There are fuses inside the APS, and the power transistors that blow are fairly easy to replace. But the problem is getting someone to remove the ESS, open it up and remove the APS for repair. All while the car is on a lift and can't be moved unless it is put back together.

If you do have Tesla repair it, make sure you get the old one, I will give you a few bucks for it.
Any way to test the Aps that’s inside the ESS while it’s out ?
Are there lithium’s inside the aps that should be charged up ?
 
You can take the cover off and test the fuses and power transistors pretty easy. Those are all I have seen go bad. Nothing inside that can be charged.
Thank you!
? I have 1 brick in one cell (which I have out of the eSS ) that charges upto 3.6 but then drops down over night to 1.9 ?
I figured a shorted cell in the brick draining it down but can’t seam to find it ?

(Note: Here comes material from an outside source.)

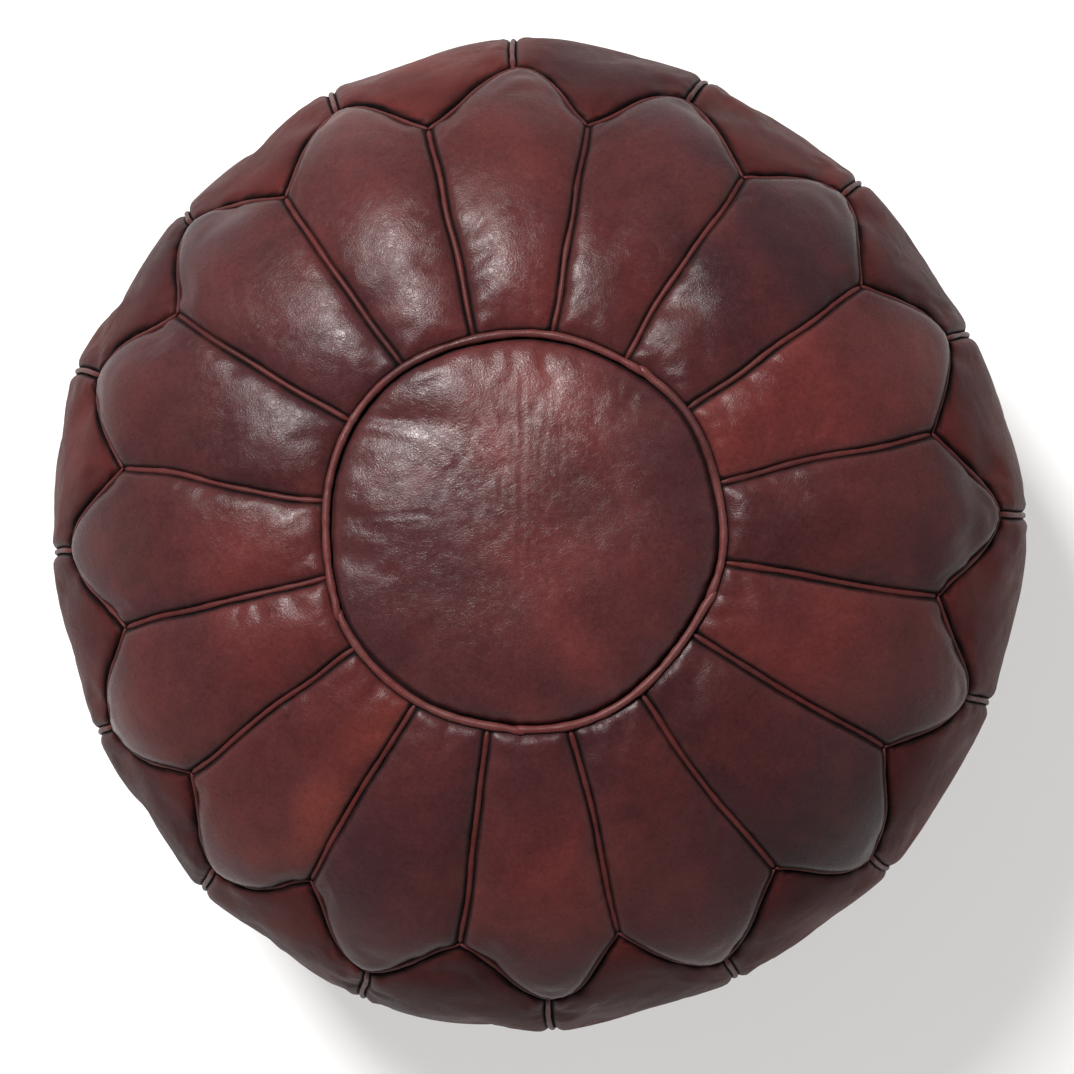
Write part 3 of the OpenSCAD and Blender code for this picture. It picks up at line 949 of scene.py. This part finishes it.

I tried applying higher charging rate directly to brick grid. Looking for cell in brick to get hot but to no avail.
Any suggestions welcome
 
Get a precision voltmeter (mine goes out to four decimal places), and measure each cell in the brick after you charge it. Connect one meter lead to one brick side plate and probe each of the 69 cells directly by the fuse wire on the other side with the remaining lead. Immediately compare that reading to the overall brick voltage (between the side plates). With good cells, all voltages will be the same, a bad cell will read lower, as it is absorbing the current thru the tiny fuse wire. You can expect to have numerous ones that are drawing it down, so start by removing the fuse at the lowest voltage cell and keep testing/cutting until you can keep a charge. I have seen some bad sheets that you have to cut the fuses on over 20 cells, and in that case you will need a new sheet.